If you are exploring a large-lot acquisition, considering a teardown, or looking for a more strategic approach to private and on-market opportunities in Montgomery County, The Agency DC | The AG Group can help you evaluate sourcing options, local parcel context, and the transaction path with a concierge-level approach.
FAQs
What zoning should you look for in Montgomery County for large-lot opportunities?
- Montgomery County investors often start by screening RE-1, RE-2, and R-200 parcels because the County identifies RE-1 and RE-2 as large-lot residential zones and R-200 as a low-density residential zone with a 20,000-square-foot minimum lot size.
What are Montgomery County infill rules for teardown projects?
- In Montgomery County, certain lots in the R-200, R-90, R-60, and R-40 zones may be subject to infill development standards if they meet specific age and lot-size conditions, and major demolition plus reconstruction can trigger tighter lot coverage limits.

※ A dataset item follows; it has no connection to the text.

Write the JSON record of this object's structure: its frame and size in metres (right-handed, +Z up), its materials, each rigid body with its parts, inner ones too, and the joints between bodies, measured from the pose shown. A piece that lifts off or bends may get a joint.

Can you subdivide a large residential lot in Montgomery County?
- Maybe, but subdivision is not automatic because Montgomery Planning says projects may require approvals such as a preliminary plan, administrative subdivision plan, site plan, or record plat before new lots can be created, sold, or built on.
Do wooded lots in Montgomery County affect redevelopment?
- Yes, because Montgomery County’s Forest Conservation Law can apply to certain larger properties and some projects needing development approval or sediment-control permits, which may affect site design, mitigation costs, and usable area.
Are off-market teardown opportunities available in Montgomery County?
- They can be, but availability varies because private sale structures depend on seller goals, local MLS rules, and the specifics of the property, especially when privacy, timing, or multiple parties are involved.